**Problem description**
Find how many lines in the material hold the word "from", then state that number and nothing more.

**Data segment**

## Start

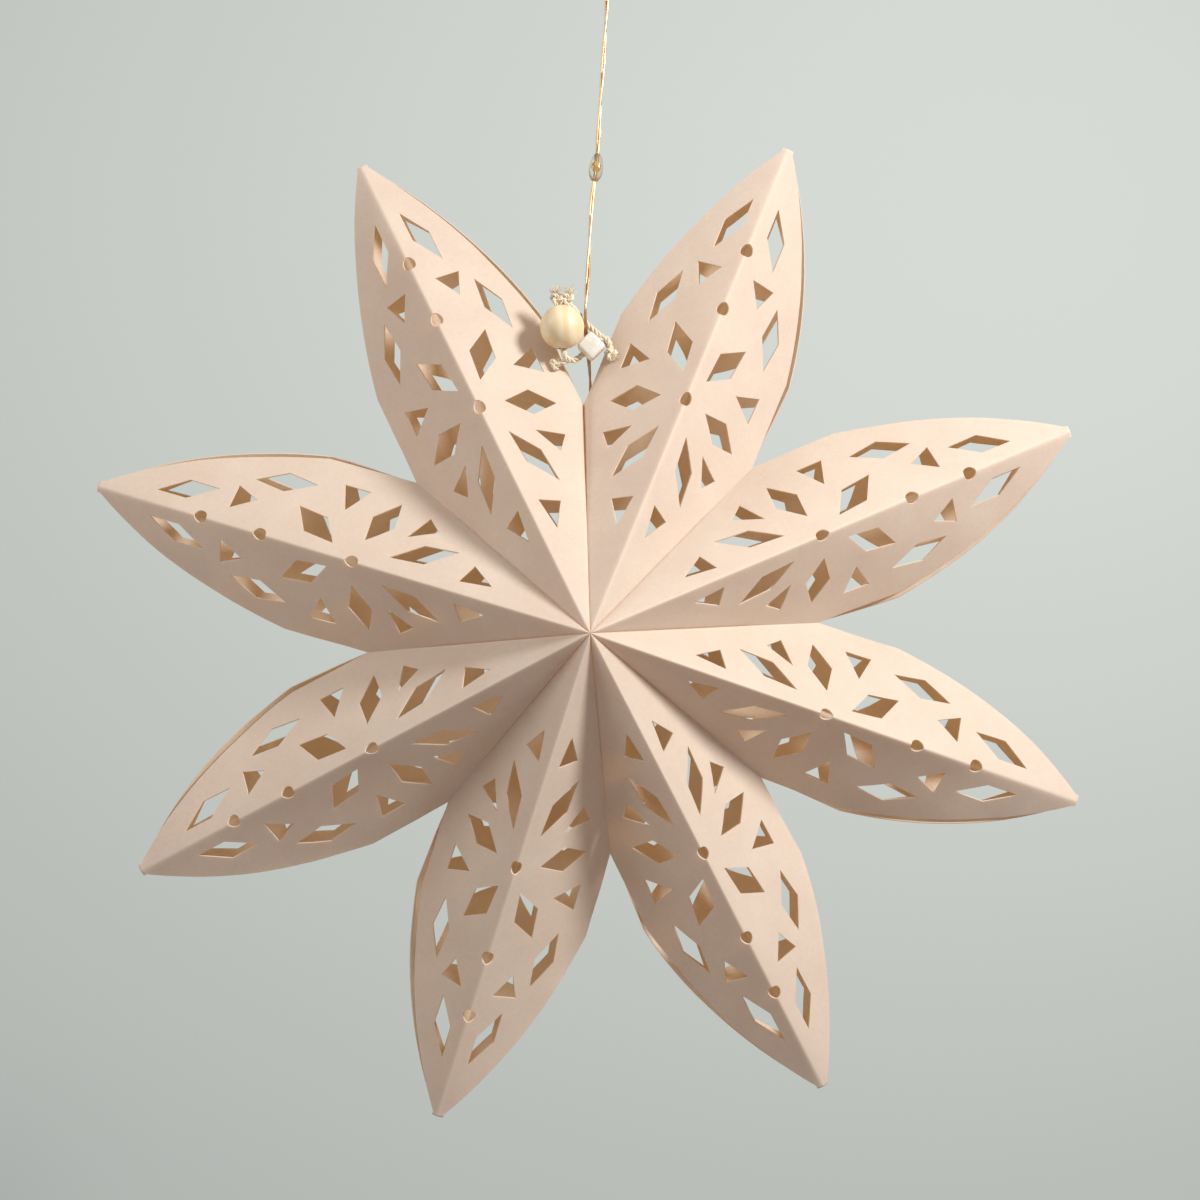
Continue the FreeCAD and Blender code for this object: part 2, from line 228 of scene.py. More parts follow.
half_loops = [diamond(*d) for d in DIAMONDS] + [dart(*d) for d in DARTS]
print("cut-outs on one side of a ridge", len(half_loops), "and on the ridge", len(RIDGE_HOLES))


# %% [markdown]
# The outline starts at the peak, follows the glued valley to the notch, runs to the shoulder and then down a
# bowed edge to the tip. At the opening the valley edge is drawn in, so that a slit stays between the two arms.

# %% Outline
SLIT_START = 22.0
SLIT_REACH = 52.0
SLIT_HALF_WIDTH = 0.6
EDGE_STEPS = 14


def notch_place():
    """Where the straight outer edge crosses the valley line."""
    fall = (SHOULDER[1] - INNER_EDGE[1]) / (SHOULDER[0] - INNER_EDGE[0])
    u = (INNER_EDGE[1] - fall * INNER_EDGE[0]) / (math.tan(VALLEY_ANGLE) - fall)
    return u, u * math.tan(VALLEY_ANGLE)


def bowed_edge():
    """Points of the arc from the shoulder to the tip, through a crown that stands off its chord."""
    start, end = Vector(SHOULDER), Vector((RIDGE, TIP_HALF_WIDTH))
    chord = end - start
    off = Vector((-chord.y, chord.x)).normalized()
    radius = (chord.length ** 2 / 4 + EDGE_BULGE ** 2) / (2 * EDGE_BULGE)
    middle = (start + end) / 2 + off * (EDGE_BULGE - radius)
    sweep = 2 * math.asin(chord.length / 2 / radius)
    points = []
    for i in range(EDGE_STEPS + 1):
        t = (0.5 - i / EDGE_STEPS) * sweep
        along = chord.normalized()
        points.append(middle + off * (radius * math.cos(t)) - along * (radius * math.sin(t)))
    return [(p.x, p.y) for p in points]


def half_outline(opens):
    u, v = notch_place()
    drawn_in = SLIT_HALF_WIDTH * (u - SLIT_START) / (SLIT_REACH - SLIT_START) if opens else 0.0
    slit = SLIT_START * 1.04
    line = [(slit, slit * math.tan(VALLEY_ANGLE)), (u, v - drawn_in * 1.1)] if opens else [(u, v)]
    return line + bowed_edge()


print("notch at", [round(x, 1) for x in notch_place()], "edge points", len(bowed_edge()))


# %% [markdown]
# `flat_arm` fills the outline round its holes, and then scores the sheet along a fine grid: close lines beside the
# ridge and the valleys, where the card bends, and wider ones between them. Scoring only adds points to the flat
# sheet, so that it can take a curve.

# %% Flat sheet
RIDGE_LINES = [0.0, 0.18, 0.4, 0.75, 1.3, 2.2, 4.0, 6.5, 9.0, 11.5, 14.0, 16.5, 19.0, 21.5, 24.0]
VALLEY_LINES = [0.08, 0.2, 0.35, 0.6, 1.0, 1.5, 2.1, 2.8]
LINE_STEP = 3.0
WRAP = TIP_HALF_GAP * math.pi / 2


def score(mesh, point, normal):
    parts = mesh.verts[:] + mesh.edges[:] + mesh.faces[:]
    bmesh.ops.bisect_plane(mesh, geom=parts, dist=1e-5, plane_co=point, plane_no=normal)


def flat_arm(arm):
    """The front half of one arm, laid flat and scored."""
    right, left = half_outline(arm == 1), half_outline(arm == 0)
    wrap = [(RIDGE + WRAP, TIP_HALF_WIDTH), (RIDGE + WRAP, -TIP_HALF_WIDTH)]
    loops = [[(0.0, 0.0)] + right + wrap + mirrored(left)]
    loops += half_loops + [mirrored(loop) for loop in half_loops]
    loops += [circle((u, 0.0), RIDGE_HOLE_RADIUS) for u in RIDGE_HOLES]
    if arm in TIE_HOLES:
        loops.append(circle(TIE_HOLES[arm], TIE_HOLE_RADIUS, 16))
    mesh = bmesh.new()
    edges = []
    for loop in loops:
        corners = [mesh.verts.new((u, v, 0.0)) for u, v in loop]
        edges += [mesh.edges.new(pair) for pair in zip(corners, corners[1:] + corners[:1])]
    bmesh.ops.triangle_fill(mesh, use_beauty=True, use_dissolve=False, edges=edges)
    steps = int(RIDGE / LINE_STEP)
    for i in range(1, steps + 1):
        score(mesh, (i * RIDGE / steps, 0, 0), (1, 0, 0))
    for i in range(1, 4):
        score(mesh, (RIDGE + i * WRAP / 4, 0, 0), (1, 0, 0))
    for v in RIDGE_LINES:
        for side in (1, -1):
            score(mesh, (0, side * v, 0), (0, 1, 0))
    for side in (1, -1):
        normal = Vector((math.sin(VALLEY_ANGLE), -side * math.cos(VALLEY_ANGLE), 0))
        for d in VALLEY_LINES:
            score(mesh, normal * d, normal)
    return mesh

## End

**Exercise output**
2